10 Ağustos: Zaferin Perçinlendiği Gün Zaferin asıl kazanıldığı gün ise 10 Ağustos 1915'tir. Albay Mustafa Kemal, Conkbayırı'ndaki durumun kritik olduğunu görerek bizzat en ön saflara geçti. Askerlerine verdiği tarihi "Ben size taarruzu emretmiyorum, ölmeyi emrediyorum! Biz ölünceye kadar geçecek zaman zarfında yerimize başka kuvvetler ve komutanlar kaim olabilir" emri, Türk askerinin vatan savunmasındaki azim ve kararlılığının simgesi oldu.
Bu emirle coşan Mehmetçik, saat 04:30 sularında başlayan ve tarihe "Conkbayırı Süngü Hücumu" olarak geçen taarruzla düşman siperlerine atıldı. Beklenmedik bu süngü hücumu karşısında şaşkına dönen ve ağır kayıplar veren İngiliz ve Anzak birlikleri, kazandıkları mevzileri terk ederek geri çekilmek zorunda kaldı. Bu taarruz sırasında Albay Mustafa Kemal'in göğsüne bir şarapnel parçası isabet etmiş, ancak cebindeki saat hayatını kurtarmıştır.
Zaferin Sonuçları ve Önemi Anafartalar Zaferi, İtilaf Devletleri'nin Gelibolu'daki planlarını tamamen altüst etti. Suvla Koyu çıkarması başarısızlıkla sonuçlandı ve Çanakkale cephesindeki inisiyatif kesin olarak Osmanlı ordusuna geçti. Bu zafer, savaşın seyrini değiştirmekle kalmadı, aynı zamanda Türk askerinin moralini zirveye taşıdı.
Anafartalar'daki bu büyük başarı, Kurmay Albay Mustafa Kemal'in askeri dehasını, liderlik vasıflarını ve vatanseverliğini tüm dünyaya gösterdi. "Anafartalar Kahramanı" olarak anılmaya başlanan Mustafa Kemal, bu zaferle Türk milletinin gönlünde taht kurdu ve ileride başlayacak olan Milli Mücadele'nin de doğal lideri haline geldi.

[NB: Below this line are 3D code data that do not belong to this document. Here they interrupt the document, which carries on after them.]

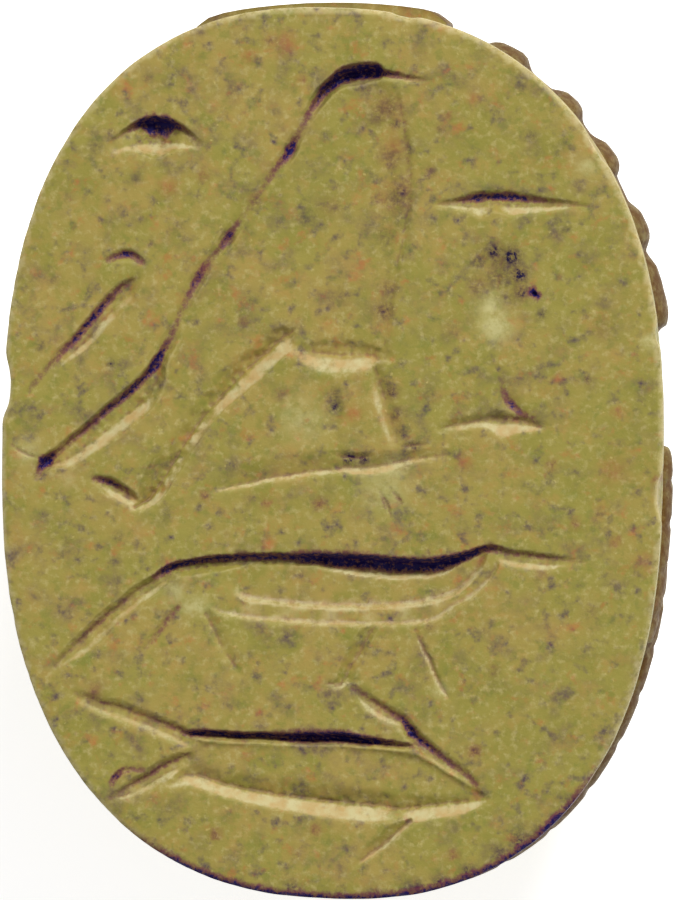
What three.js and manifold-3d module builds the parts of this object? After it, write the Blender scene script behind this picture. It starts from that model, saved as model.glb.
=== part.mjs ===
// A scarab seal of glazed steatite: a beetle lying on its back, its oval seal face turned up (+Z).
// Millimetres. The beetle's head points along +Y. A falcon, a crocodile and a fish are cut into the face.
import * as THREE from "three";
import { mergeVertices } from "three/addons/utils/BufferGeometryUtils.js";
import Module from "manifold-3d";

const wasm = await Module();
wasm.setup();

// Driving dimensions.
const LENGTH = 18; // head end to tail end of the seal face
const WIDTH = 13.42;
const HEIGHT = 8;
const PLATE = 1.4; // thickness of the seal's base plate at its edge
const BACK_RISE = 4.1; // from the flat spot on the back up to the edge of the wing cases
const FLAT_SPOT = 3.5; // width of the flat spot worn on the top of the back
const BORE = 1.7; // diameter of the threading hole
const EDGE_BEVEL = 0.18; // worn round edge of the seal face
const UNDERCUT = 0.5; // how far the leg zone is cut in behind the plate's edge
const BACK_INSET = 0.45; // how far the wing cases stay behind the plate's edge, at the sides
const NECK_INSET = 1.8; // how far the back stops short of the head end
const HEAD_WIDTH = 5.2;
const HEAD_REACH = 0.1; // how far the head shows past the plate
const LEG_REACH = 0.12; // how far the toothed forelegs show past the plate
const THIGH_REACH = 0.06; // the same for the smooth middle and hind legs
const EYE = 1.3; // diameter of an eye
const TEETH = 5; // lobes on each foreleg
const TOOTH_DEPTH = 0.25; // how far the gaps between them are cut in
const FIRST_TOOTH = 25.5; // degrees round from the oval's side to the middle of the first tooth
const TOOTH_PITCH = 10.2; // degrees
const SUTURE_GAP = 0.5; // between the two lines down the middle of the wing cases
const BACK_LINE = 0.28; // width of the lines cut in the back
const BACK_LINE_DEPTH = 0.14;
const CHIP = 1.1; // length of the largest chip in the face's edge
const CHIP_DEPTH = 0.15;
const CUT_WIDTH = 0.5; // a wide sloping wall of a cut in the seal face
const CUT_DEPTH = 0.42; // the deepest cuts in the seal face

// Levels that follow from them.
const HALF_LENGTH = LENGTH / 2;
const HALF_WIDTH = WIDTH / 2;
const PLATE_UNDER = HEIGHT - PLATE;
const LEG_ZONE = PLATE_UNDER - BACK_RISE;
const BORE_LEVEL = BACK_RISE + 0.4 * LEG_ZONE;

// Fineness of the facets.
const AROUND = 80;
const OVERLAP = 0.3; // how far joined forms run into each other
const GOUGE_STEP = LENGTH / 22; // longest facet along a cut
const RIDGE_STEP = 6; // degrees, the longest facet along a leg
const RIDGE_END = 0.4; // how much slimmer a leg's ridge is at its ends
const FACE_LIFT = 0.15; // how far a cutting tool stands out of the flat face, as a share of its depth
const BACK_LIFT = 0.8; // the same on the back, whose facets lie a little off its true curve
const END_SHARE = 0.3; // what is left of a cut's width and depth at its ends

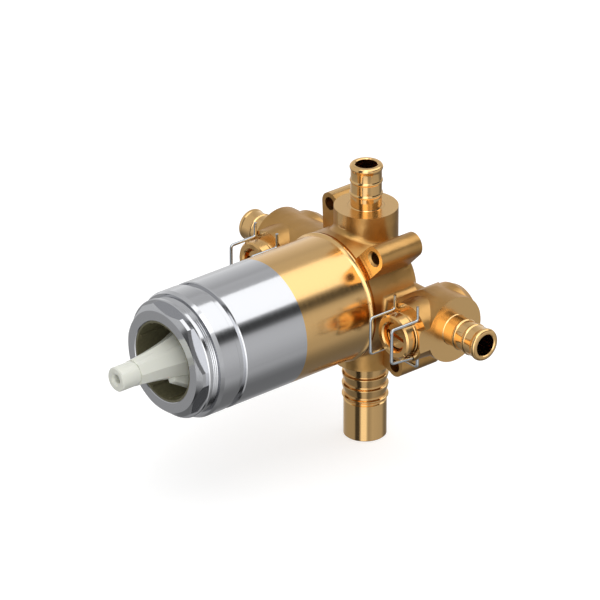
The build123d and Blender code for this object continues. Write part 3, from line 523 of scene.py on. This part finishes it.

Anafartalar Zaferi, sadece bir askeri başarı değil, aynı zamanda bir milletin imkânsızlıklar içinde dahi vatanını nasıl savunabileceğinin, birlik ve beraberlik ruhuyla neleri başarabileceğinin en parlak kanıtıdır. Bugün, 10 Ağustos, bu büyük zaferin ve bu uğurda canlarını feda eden kahraman şehitlerin anıldığı onurlu bir gün olarak tarihteki yerini korumaktadır.